Les anecdotes glaçantes
La richesse des propos recueillis par l’auteure vient aussi du fait qu’elle n’a interrogé que des victimes du régime soviétique. Il ne s’agit pas d’une œuvre hagiographique. Cet essai donne la parole à une diversité de témoins qui illustrent tous les aspects de ce que fut l’Union soviétique.
Chaque témoignage est intime, les paroles des victimes nouent souvent la gorge. Mais ce que disent ceux qui ont été les rouages du système de répression aussi. La petite histoire croise la grande. Et le lecteur doit regarder en face aussi ces personnes qui ont assuré le maintien de l’ordre établi de la dictature.
Le gardien de prison qui n’a plus jamais mangé de poisson, car lel poisson mange de tout, y compris les cadavres encombrants. Les séances de kinésithérapie pour les bourreaux et leur tendinite chronique au doigt à force d’exécutions sommaires à la chaîne.
Brusquement, les grandes lignes connues à l’école de purges, d’enfer carcéral prennent une autre dimension. Une dimension à taille humaine, qui oblige à constater ce dont l’homme est réellement capable à longueur de journée. Pour une idéologie.
Le saucisson, produit de première nécessité
C’est la denrée alimentaire qui revient le plus souvent dans les différents témoignages. Le saucisson soviétique semble agir pour beaucoup des témoins cités comme l’aliment emblématique grâce auquel juger la qualité et le coût de la vie quotidienne.
Nombreux sont ceux qui s’y réfèrent pour illustrer la flambée des prix qui a suivi l’effondrement de l’Union soviétique. Cette ouverture brutale et incontrôlée à l’économie de marché a laissé les gens ordinaires démunis. Un pays qui n’existe plus, une importance géopolitique dans le monde réduite à la portion congrue, et la jungle du capitalisme.

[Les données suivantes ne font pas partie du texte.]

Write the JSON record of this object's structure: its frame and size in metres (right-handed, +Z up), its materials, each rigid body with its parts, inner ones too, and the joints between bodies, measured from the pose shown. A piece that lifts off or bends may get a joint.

Pour quelques “hommes d’affaires” avides et rapides, combien de citoyens laissés complètement sur le carreau ? Parfois sans plus d’emploi, sans assez d’argent pour acheter les mêmes denrées de base que quelques mois auparavant.
L’auteure permet au lecteur de découvrir ce que ces quelques phrases signifient réellement dans la vie des gens.
Comment gère-t-on un effondrement pareil ? Politique, militaire, économique, les passeports à changer… Le logiciel de pensée rabâché par le pouvoir pendant des décennies disparaît presque du jour au lendemain.
Comprendre la nostalgie d’une partie de la population russe
Parmi les témoins interrogés, on découvre aussi des personnes nostalgiques de l’époque de l’Union soviétique. En Occident, généralement ce sentiment est aussitôt dénigré. On ressort les mêmes phrases, les millions de morts, les pénuries, la famine. Et tout cela forme le corpus des faits incontestables de cette époque.
Mais ce que montre parfaitement Svetlana Alexievitch, c’est que les faits ne sont pas forcément ce à quoi se raccrochent les gens, surtout en période de crise économique.
Quand le quotidien ne fait pas de cadeau, que le contrôle de l’Etat a simplement changé de forme mais continue de diffuser activement de la propagande, certains éprouvent de la nostalgie. Pour un pays qu’ils ont le sentiment de mieux comprendre, une époque où leur pays tenait en respect l’autre moitié du monde, une époque où les difficultés matérielles forçait une entraide entre citoyens qui a disparu avec l’arrivée du capitalisme.
Ces ressorts ont une force sur la psychologie qui est indéniable, c’est aussi un aspect de la Russie aujourd’hui et l’auteure reste fidèle à sa mission. Elle en montre toutes les facettes.